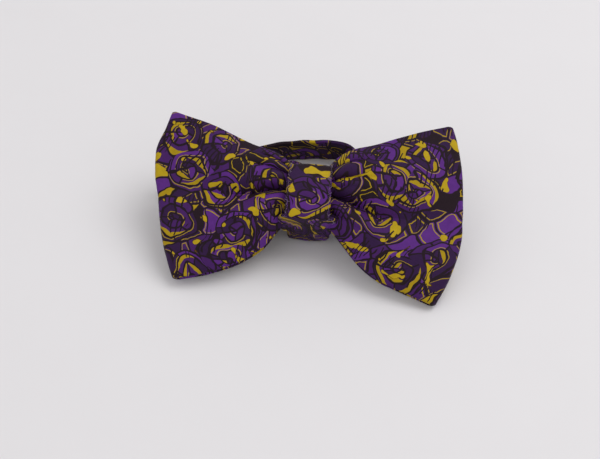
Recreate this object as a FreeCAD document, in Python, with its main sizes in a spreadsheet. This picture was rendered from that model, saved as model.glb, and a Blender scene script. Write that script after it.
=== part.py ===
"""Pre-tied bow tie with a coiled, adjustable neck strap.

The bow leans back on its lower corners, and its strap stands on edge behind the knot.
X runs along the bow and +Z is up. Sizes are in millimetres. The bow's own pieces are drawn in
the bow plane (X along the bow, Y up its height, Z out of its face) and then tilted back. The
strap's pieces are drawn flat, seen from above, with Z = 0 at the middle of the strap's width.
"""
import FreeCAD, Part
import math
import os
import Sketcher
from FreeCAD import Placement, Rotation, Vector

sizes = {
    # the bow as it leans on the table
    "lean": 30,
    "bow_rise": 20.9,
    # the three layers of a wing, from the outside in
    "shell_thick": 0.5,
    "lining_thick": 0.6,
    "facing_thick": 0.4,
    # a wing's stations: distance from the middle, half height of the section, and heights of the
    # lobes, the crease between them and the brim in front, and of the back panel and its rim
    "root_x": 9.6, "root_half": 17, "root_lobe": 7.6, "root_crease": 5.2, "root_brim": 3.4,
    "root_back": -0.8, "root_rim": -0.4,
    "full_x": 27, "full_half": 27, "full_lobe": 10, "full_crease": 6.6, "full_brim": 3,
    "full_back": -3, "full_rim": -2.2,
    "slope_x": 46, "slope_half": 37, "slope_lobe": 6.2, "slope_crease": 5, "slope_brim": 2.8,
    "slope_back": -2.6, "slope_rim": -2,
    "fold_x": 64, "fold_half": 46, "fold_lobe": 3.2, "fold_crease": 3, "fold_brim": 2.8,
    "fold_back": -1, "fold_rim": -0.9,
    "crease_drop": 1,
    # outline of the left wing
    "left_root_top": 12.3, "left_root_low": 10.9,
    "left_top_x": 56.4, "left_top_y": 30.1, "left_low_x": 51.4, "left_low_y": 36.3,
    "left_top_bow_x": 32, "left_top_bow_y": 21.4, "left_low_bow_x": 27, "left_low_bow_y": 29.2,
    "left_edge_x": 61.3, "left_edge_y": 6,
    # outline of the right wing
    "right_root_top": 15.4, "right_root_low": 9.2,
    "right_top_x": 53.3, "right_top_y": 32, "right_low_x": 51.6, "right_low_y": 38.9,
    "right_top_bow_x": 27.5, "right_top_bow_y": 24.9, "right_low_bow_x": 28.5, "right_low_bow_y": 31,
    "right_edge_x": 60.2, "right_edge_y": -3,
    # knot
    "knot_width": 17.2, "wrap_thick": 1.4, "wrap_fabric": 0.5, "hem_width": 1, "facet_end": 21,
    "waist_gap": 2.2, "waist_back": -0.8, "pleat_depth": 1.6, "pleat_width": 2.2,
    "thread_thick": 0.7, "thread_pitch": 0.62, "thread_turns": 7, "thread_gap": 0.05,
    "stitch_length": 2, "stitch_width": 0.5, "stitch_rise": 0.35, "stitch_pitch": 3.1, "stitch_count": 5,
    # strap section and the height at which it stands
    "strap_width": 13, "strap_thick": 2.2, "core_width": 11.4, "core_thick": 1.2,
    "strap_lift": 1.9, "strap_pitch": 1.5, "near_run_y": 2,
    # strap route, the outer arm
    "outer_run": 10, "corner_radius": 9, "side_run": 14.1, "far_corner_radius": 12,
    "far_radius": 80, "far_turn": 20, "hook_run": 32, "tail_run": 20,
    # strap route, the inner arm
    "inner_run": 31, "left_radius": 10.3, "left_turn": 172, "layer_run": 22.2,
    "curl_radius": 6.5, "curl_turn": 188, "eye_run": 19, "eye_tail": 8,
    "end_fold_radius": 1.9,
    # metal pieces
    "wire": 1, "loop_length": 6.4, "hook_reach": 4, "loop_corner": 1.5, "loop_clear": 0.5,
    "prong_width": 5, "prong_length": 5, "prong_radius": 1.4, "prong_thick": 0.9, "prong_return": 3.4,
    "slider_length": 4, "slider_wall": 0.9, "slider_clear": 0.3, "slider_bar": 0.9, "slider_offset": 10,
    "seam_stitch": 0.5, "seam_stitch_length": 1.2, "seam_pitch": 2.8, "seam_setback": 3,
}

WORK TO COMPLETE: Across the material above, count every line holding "FreeCAD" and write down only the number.

RESULT OF THIS TASK: 3